Denationalisation of citizens can be voluntary or involuntary – the latter can occur on various grounds but must always be justifiable by falling into pre-determined legal categories. Such categories may be fraudulent acquisition, acquisition of other citizenship (for states who do not allow dual citizenship), residence abroad, service in a foreign army, and disloyalty/treason. Disloyalty or treason is provided for by the law of 14 Member States[2] and includes acts such as: committing serious crimes against the State, acting against national constitutional order and institutions, or acting against national interests. Certain countries limit the possibility of denationalisation due to disloyalty or treason only to naturalised citizens.

1. International Legal Obligations Against Statelessness – The 1954 and 1961 UN Conventions

In 1954 United Nations adopted the Convention Relating to the Status of Stateless Persons (hereafter ‘Statelessness Convention’)[3] and, in 1961, the Convention for the Reduction of Statelessness.[4]

The 1954 Convention, signed by 96 states as of January 2022, defines a stateless person as someone “not recognised as a national by any state under the operation of its law.[5] Further on, it safeguards a set of fundamental rights for the stateless, such as (but not limited to) the right to employment, education, and housing. 

The 1961 Convention aims to prevent statelessness and gradually reduce it.

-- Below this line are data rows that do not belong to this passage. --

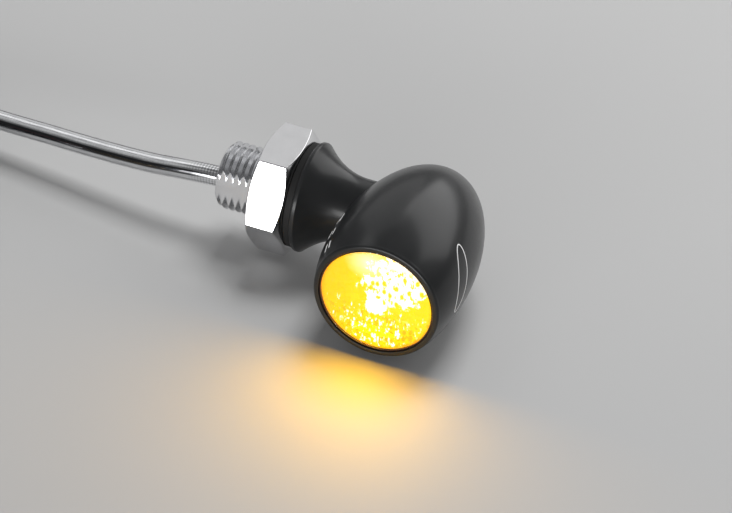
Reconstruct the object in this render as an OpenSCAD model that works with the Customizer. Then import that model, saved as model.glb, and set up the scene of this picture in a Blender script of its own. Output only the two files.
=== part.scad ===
// Micro LED turn signal indicator for a motorcycle: bullet-shaped head, trumpet stalk,
// hollow threaded stud with nut and washer, and a thin braided cable with two bullet terminals.
//
// Frame, in millimetres: the origin is the centre of the mounting shoulder, on the stud's axis.
// +X runs from the stud into the head, the lens faces -Y, and +Z is up.

/* [Head] */
// Largest radius of the head
head_r = 5.05; // [4.8:0.05:5.3]
// Distance from the mounting shoulder to the lens axis
head_reach = 8.35; // [8.2:0.05:9]
// Distance from the stud's axis forward to the rim's face
rim_reach = 9.05; // [8.8:0.05:10]
// Outer radius of the rim
rim_r = 4.42; // [4.35:0.01:4.6]
// Distance from the stud's axis forward to the widest section
belly_reach = 4.45; // [4:0.05:5]
// Length of the rounded back, from the widest section
back_length = 9.95; // [9.5:0.05:11]
// Radius of the main cavity
cavity_r = 3.55; // [3.5:0.01:3.6]

/* [Lens and light] */
// Radius of the lens
lens_r = 3.92; // [3.8:0.01:3.95]
// Radius of the seat that holds the lens and its seal
seat_r = 4.05; // [4:0.01:4.1]
// Depth of the lens seat below the rim's face
seat_depth = 1.6; // [1.4:0.05:1.8]
// How far the lens edge lies below the rim's face
lens_recess = 0.1; // [0.05:0.01:0.2]
// Height of the lens dome above its own edge
lens_crown = 0.24; // [0.1:0.01:0.3]
// Width of the square LED package
led_w = 1.6; // [1.2:0.1:2]

/* [Stalk and stud] */
// Radius of the flange
flange_r = 3.94; // [3.9:0.01:4.2]
// Thickness of the flange's straight edge
flange_edge = 0.3; // [0.2:0.05:0.4]
// Radius of the stalk's neck
neck_r = 2.29; // [2.1:0.01:2.4]
// Length over which the trumpet narrows to the neck
flare_length = 3.75; // [3:0.05:4]
// Crest radius of the stud's thread, M5 x 0.5
stud_r = 2.42; // [2.4:0.01:2.45]
// Length of the stud in front of the shoulder
stud_length = 6.3; // [6:0.1:9]
// Distance from the stud's axis to its longitudinal flat
stud_flat = 2.03; // [1.95:0.01:2.2]
// Direction of the flat about the stud's axis, from +Y towards +Z
stud_flat_angle = 174; // [150:1:200]
// Radius of the stud's cable bore
stud_bore_r = 1.5; // [1.4:0.05:1.55]

/* [Nut and washer] */
// Nut width across flats
nut_af = 8; // [7.8:0.1:8]
// Nut height
nut_h = 2.7; // [2.4:0.1:2.8]
// Radius of the nut's bore over the stud's crests
nut_bore_r = 2.47; // [2.46:0.01:2.5]
// Direction of one nut corner about the stud's axis, from +Y towards +Z
nut_corner_angle = 64; // [0:1:120]
// Outer radius of the washer
washer_r = 3.75; // [3.6:0.05:3.9]
// Washer thickness
washer_t = 0.5; // [0.4:0.05:0.6]

/* [Board] */
// Radius of the round circuit board
board_r = 3.48; // [3.4:0.01:3.49]
// Thickness of the circuit board
board_t = 0.8; // [0.6:0.1:1]
// Distance from the stud's axis forward to the board's LED side
board_reach = 4.4; // [4.3:0.05:4.5]

/* [Cable] */
// Cable diameter over the clear jacket
cable_d = 1.5; // [1.4:0.1:1.6]
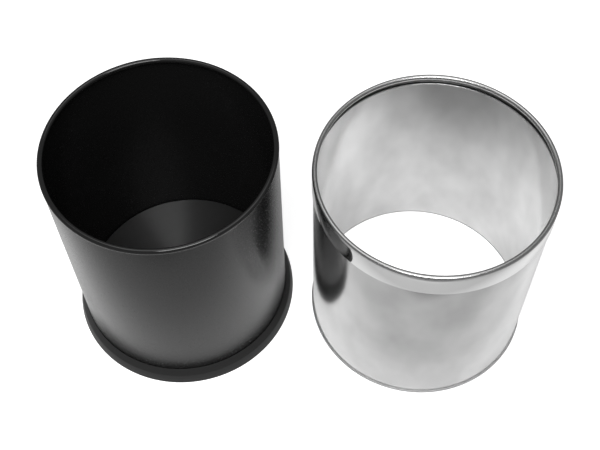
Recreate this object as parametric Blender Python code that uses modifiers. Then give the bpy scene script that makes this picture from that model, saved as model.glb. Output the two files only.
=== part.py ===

Therefore, the Convention focuses on an international framework that ensures every person’s right to a nationality. The Member States must establish safeguards in their nationality laws to prevent statelessness at birth and throughout all stages of life. 

The Convention, although explicitly prohibiting the deprivation of nationality which results in statelessness [Article 8(1)], allows the denationalisation of citizens who have been disloyal or otherwise conducted themselves in a manner “prejudicial to the vital interests of the State” [Article 8(3). his exception is exhaustive[6] and shall not be used by states to deprive someone of their nationality “on racial, ethnic, religious, or political grounds” [Article 9]. 

Articles 8(2) [failure to register, misrepresentation or fraud] and 8(3) [disloyalty] are exceptions to the general rule of Article 8(1) and, therefore, must be interpreted narrowly. Simultaneously, their scope of application has been further narrowed due to developments in international human rights law.[7]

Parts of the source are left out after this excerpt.